2. Pa. Gaz., Nov. 8, 1764, reported BF’s embarkation for London.
3. Howard’s letter to BF has not been found, but he may have written in April 1764, enclosing the April 23 issue of the Newport Mercury which contained a letter signed Z. Y. (supposed to be written by either Howard or Moffatt) advocating royal government. BF sent the Mercury to Richard Jackson on May 1, 1764. See Above, p. 186.
4. Joseph Harrison (1709–1787) was a Rhode Island merchant and a brother of the architect Peter Harrison. Harrison sailed to England with Jared Ingersoll and remained there throughout 1765, being much consulted on American affairs and being on friendly terms with Richard Jackson and Thomas Whately. In 1766 he served as an assistant to Edmund Burke, who was then secretary to Lord Rockingham. In this same year Harrison was appointed collector of the customs at Boston. He relinquished his post in 1769 after being severely injured in attempting to seize John Hancock’s sloop Liberty, and he spent the rest of his life in England. See Carl Bridenbaugh, Peter Harrison First American Architect (Chapel Hill, 1949). 6 Mass. Hist. Soc. Colls., IX, prints several of his letters from England in 1765 and 1766.

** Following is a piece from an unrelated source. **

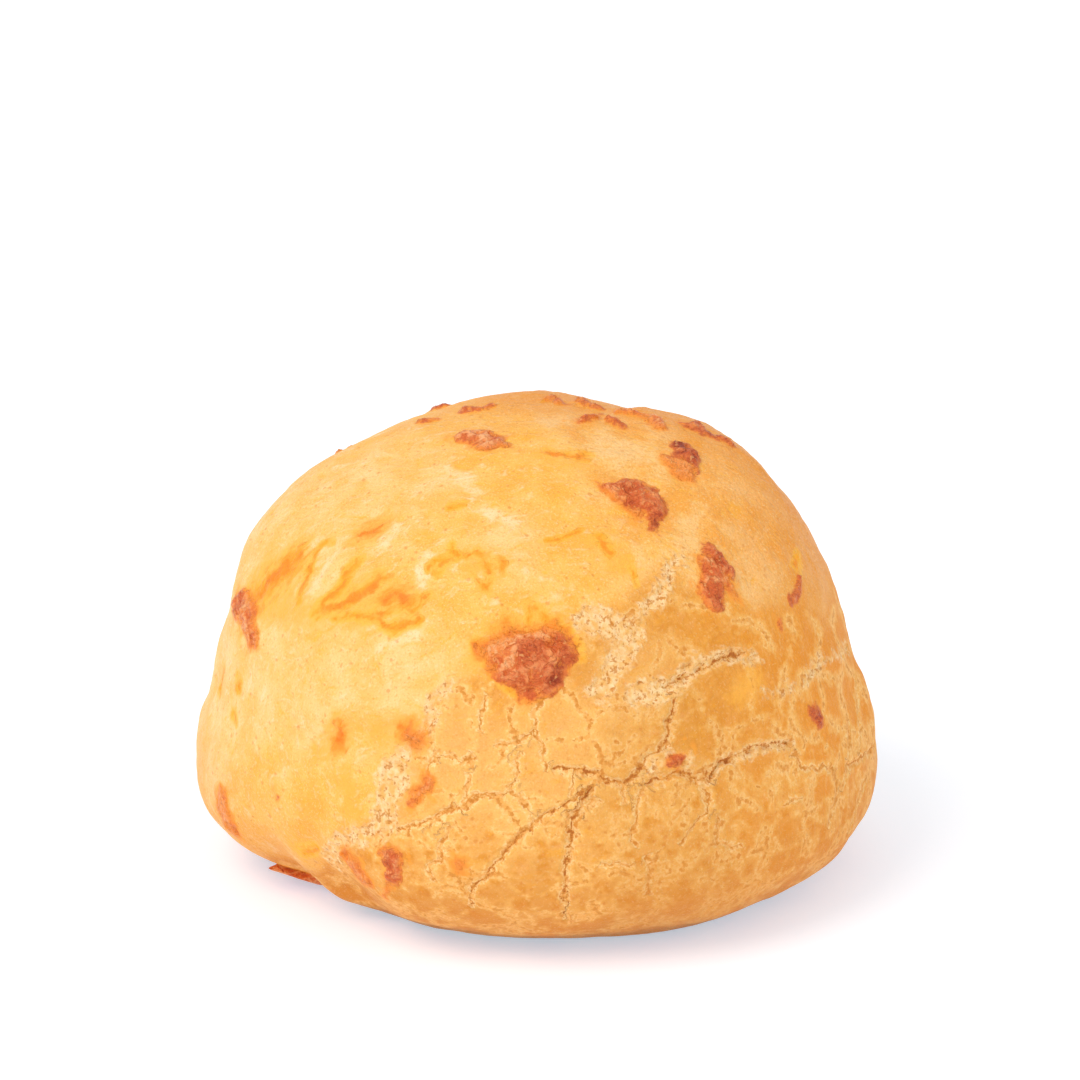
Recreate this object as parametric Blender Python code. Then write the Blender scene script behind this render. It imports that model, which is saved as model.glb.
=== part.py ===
"""Pao de queijo: one dome-shaped cheese bread, baked on a flat tray.

The bread is one solid. Its form is a turned outline, swollen and dented by hand-placed bulges. Lumps of
browned cheese stand out of it, and furrows show where the rising dough tore its crust open.

Places on the crust are given as (azimuth in degrees, distance in mm down the outline from the crown).
Azimuth 0 faces -Y, which is the front, and 90 faces +X. The origin is the middle of the flat base.
"""

import bmesh
import bpy
import numpy as np

MM = 0.001
HEIGHT = 43.4 * MM  # crown above the tray
BELLY_RADIUS = 31.9 * MM  # half of the greatest width, before the bulges

# The outline from the crown down to the edge of the flat base, as (radius / BELLY_RADIUS, height / HEIGHT).
OUTLINE = [
    (0.0, 1.0),
    (0.204, 0.986),
    (0.395, 0.947),
    (0.636, 0.855),
    (0.803, 0.728),
    (0.897, 0.576),
    (0.947, 0.419),
    (0.994, 0.283),
    (1.0, 0.166),
    (0.928, 0.074),
    (0.809, 0.018),
    (0.734, 0.0),
]
OUTLINE_STEPS = 24  # points that the smooth outline has between two of the ones above
SIDE_SHARE = 0.8  # share of the half turn from the crown to the middle of the base that the outline takes

GRID = 29  # squares along each edge of the cube that becomes the crust
LEVEL_BELOW = 12 * MM  # below this height the crust swells straight sideways

# (azimuth, distance down, spread in mm, rise in mm)
BULGES = [
    (-90, 20, 7, 1.0),
    (-88, 30, 6, 1.2),
    (-90, 41.5, 2.2, 0.7),
    (-93, 48.5, 2.2, 0.3),
    (-88, 54, 6, 1.0),
    (-75, 60, 6, -1.0),
    (-70, 57, 3, 0.5),
    (-60, 58, 3, -2.1),
    (-50, 59, 3, 0.8),
    (-42, 58, 3, -1.6),
    (-48, 62, 2.5, 1.1),
    (-56, 65, 4, -1.3),
    (-68, 66, 4, -2.2),
    (-45, 60, 7, -4.1),
    (-20, 62, 5, -1.6),
    (0, 61.5, 8, -3.1),
    (20, 60.5, 5, -1.5),
    (45, 60, 7, -1.4),
    (75, 61, 5, -0.4),
    (90, 20, 7, 2.1),
    (90, 30, 7, -0.5),
    (101, 25.5, 3, -0.4),
    (86, 43, 2, 0.4),
    (84, 47.5, 3, 0.6),
    (-165, 10, 4, 0.2),
    (-140, 16, 7, 0.3),
    (180, 16, 8, 1.0),
    (114, 10, 3, 0.3),
    (114, 16.5, 3, 0.7),
]

# Browned cheese: (azimuth, distance down, spread in mm, rise in mm)
CHEESE = [
    (-2, 31, 2.8, 0.9),
    (34, 15, 1.6, 0.5),
    (38, 18, 1.6, 0.5),
    (44, 26, 2.0, 0.6),
    (75, 14, 1.3, 0.5),
    (-58, 7, 1.8, 0.3),
    (102, 8, 1.5, 0.4),
    (-76, 35, 1.8, 0.4),
    (-72, 64.5, 1.6, 3.2),
    (-25, 52, 1.8, 0.4),
    (160, 30, 2.2, 0.6),
    (-150, 38, 2.6, 0.7),
]

TEAR_SPREAD = 1.2  # mm
TEAR_DEPTH = 0.8  # mm

# Each tear's route: (azimuth, distance down) of its points
TEARS = [
    [(-17, 34), (-20, 38), (-25, 41), (-27, 47), (-38, 51), (-43, 54)],
    [(10, 27), (19, 29), (15, 32), (11, 34)],
    [(19, 29), (28, 26), (35, 23)],
    [(18, 35), (32, 33), (45, 34)],
    [(150, 40), (165, 44), (172, 50)],
]


def smooth_outline():
    """The outline as a Catmull-Rom curve: its (radius, height) points, and how far along it each one lies."""
    given = np.array(OUTLINE) * (BELLY_RADIUS, HEIGHT)
    before = given[1] * (-1, 1)
    after = 2 * given[-1] - given[-2]
    knots = np.vstack([before, given, after])
    step = np.linspace(0, 1, OUTLINE_STEPS, endpoint=False)[:, None]
    runs = []
    for a, b, c, d in zip(knots, knots[1:], knots[2:], knots[3:]):
        linear = (c - a) * step
        square = (2 * a - 5 * b + 4 * c - d) * step**2
        cube = (3 * b - a - 3 * c + d) * step**3
        runs.append(b + 0.5 * (linear + square + cube))
    points = np.vstack([*runs, given[-1:]])
    lengths = np.linalg.norm(np.diff(points, axis=0), axis=1)
    return points, np.concatenate([[0], np.cumsum(lengths)])


def turned(azimuth, down):
    """Points of the turned form at azimuths in radians and distances down the outline in metres.

    Past the outline's end they lie on the flat base, nearer its middle.
    """
    points, along = smooth_outline()
    radius = np.interp(down, along, points[:, 0])
    height = np.interp(down, along, points[:, 1])
    radius = radius - np.maximum(down - along[-1], 0)
    return np.stack([radius * np.sin(azimuth), -radius * np.cos(azimuth), height], axis=-1)


def place(azimuth, down):
    """The point of the turned form at a place given in degrees and mm."""
    return turned(np.radians(azimuth), down * MM)


def hill(distance, spread):
    """A smooth hill: 1 at its middle, falling to almost nothing at three times its spread."""
    return np.exp(-0.5 * (distance / spread) ** 2)


def distance_to_route(points, route):
    """How far each point is from the line through a route's places."""
    stops = [place(*stop) for stop in route]
    nearest = np.full(len(points), np.inf)
    for start, end in zip(stops, stops[1:]):
        run = end - start
        share = np.clip((points - start) @ run / (run @ run), 0, 1)
        distance = np.linalg.norm(points - start - share[:, None] * run, axis=1)
        nearest = np.minimum(nearest, distance)
    return nearest


def rises(points):
    """How far each point of the turned form moves out of it, in metres."""
    rise = np.zeros(len(points))
    for azimuth, down, spread, height in BULGES + CHEESE:
        distance = np.linalg.norm(points - place(azimuth, down), axis=1)
        rise += height * MM * hill(distance, spread * MM)
    for route in TEARS:
        rise -= TEAR_DEPTH * MM * hill(distance_to_route(points, route), TEAR_SPREAD * MM)
    return rise


def swollen(points):
    """The turned form's points moved by their rises: straight sideways low down, and more upwards above."""
    outward = points.copy()
    outward[:, 2] = np.maximum(points[:, 2] - LEVEL_BELOW, 0)
    length = np.linalg.norm(outward, axis=1, keepdims=True)
    return points + outward / np.maximum(length, MM) * rises(points)[:, None]


def crust_points(directions):
    """The bread's surface for unit directions: straight up is the crown, straight down the base's middle."""
    _, along = smooth_outline()
    side = along[-1]
    base = BELLY_RADIUS * OUTLINE[-1][0]
    azimuth = np.arctan2(directions[:, 0], -directions[:, 1])
    share = np.arccos(np.clip(directions[:, 2], -1, 1)) / np.pi
    on_side = side * share / SIDE_SHARE
    on_base = side + base * (share - SIDE_SHARE) / (1 - SIDE_SHARE)
    return swollen(turned(azimuth, np.where(share < SIDE_SHARE, on_side, on_base)))


def even_sphere():
    """A sphere of nearly equal squares, made from a cube."""
    shell = bmesh.new()
    bmesh.ops.create_cube(shell, size=2)
    bmesh.ops.subdivide_edges(shell, edges=shell.edges[:], cuts=GRID - 1, use_grid_fill=True)
    for vertex in shell.verts:
        vertex.co = [np.tan(part * np.pi / 4) for part in vertex.co]
        vertex.co.normalize()
    return shell


def make_crust_material():
    material = bpy.data.materials.new("crust")
    material.use_nodes = True
    shader = material.node_tree.nodes["Principled BSDF"]
    shader.inputs["Base Color"].default_value = (0.84, 0.41, 0.1, 1)
    shader.inputs["Roughness"].default_value = 0.55
    shader.inputs["Metallic"].default_value = 0.0
    return material


def make_bread():
    shell = even_sphere()
    directions = np.array([vertex.co for vertex in shell.verts])
    for vertex, point in zip(shell.verts, crust_points(directions)):
        vertex.co = point
    mesh = bpy.data.meshes.new("bread")
    shell.to_mesh(mesh)
    shell.free()
    mesh.shade_smooth()
    mesh.materials.append(make_crust_material())
    return bpy.data.objects.new("bread", mesh)


def main():
    for old in list(bpy.data.objects):
        bpy.data.objects.remove(old)
    collection = bpy.data.collections.new("pao_de_queijo")
    bpy.context.scene.collection.children.link(collection)
    collection.objects.link(make_bread())


main()
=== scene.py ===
"""The looks of a pao de queijo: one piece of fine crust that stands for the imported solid.

Places on the crust are given as (azimuth in degrees, distance in mm down the outline from the crown).
Azimuth 0 faces -Y, which is the front, and 90 faces +X. Lengths inside the script are in mm.
"""

import itertools
from types import SimpleNamespace

import bpy
import numpy as np
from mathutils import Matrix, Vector


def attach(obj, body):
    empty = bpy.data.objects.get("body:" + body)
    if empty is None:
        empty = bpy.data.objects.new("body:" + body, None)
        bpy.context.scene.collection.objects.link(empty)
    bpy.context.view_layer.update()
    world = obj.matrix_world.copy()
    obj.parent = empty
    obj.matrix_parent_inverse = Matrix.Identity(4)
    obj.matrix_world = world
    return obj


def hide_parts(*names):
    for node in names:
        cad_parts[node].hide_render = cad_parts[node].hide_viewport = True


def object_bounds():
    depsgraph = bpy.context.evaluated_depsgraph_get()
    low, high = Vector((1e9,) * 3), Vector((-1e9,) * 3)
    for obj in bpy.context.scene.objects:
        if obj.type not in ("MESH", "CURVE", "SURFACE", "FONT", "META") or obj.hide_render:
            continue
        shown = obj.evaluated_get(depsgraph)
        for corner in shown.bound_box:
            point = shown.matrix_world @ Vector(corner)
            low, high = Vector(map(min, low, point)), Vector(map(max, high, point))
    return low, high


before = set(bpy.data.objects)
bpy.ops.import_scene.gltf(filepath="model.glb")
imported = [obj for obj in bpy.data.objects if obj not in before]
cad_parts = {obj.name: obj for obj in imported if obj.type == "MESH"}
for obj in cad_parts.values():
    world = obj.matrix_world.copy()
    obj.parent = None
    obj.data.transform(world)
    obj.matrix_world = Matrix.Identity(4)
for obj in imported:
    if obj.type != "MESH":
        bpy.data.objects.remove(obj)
cad_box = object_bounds()

MM = 0.001
HEIGHT = 43.4
BELLY_RADIUS = 31.9

# Bulges and relief push away from the axis at this height, and level below it, so the base stays flat.
LEVEL_BELOW = 12

# The outline from the crown down to the edge of the flat base, as (radius / BELLY_RADIUS, height / HEIGHT).
OUTLINE = [
    (0.0, 1.0), (0.204, 0.986), (0.395, 0.947), (0.636, 0.855), (0.803, 0.728), (0.897, 0.576),
    (0.947, 0.419), (0.994, 0.283), (1.0, 0.166), (0.928, 0.074), (0.809, 0.018), (0.734, 0.0),
]
POINTS_PER_STRETCH = 24

# How much of the way from the top of a sphere to its bottom becomes the side. The rest becomes the flat base.
SIDE_SHARE = 0.8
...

5. Word leaked out about the petition even before Harrison sailed. Governor Stephen Hopkins denounced it in a message to the Rhode Island Assembly on Nov. 4, 1764, and in his Rights of Colonies Examined, published shortly thereafter. In February 1765 Howard replied to Hopkins in A Letter from a Gentleman at Halifax to his Friend in Rhode Island. Both pamphlets are reprinted in Bernard Bailyn, ed., Pamphlets of the American Revolution 1750–1776, 1 (Cambridge, Mass., 1965), 499–544.
6. The former Ann Brenton Conklin, whom Howard married in 1749. In 1766 or possibly 1767 he married Abigail Greenleaf of Boston. Colonial Society of Mass. Pubs., VI (1899–1900), 384–402.
7. Samuel Hall, son-in-law and partner in the printing business of BF’s sister-in-law, Ann Franklin, after her husband James’s death. On his longstanding debt to BF, see above, X, 358 n.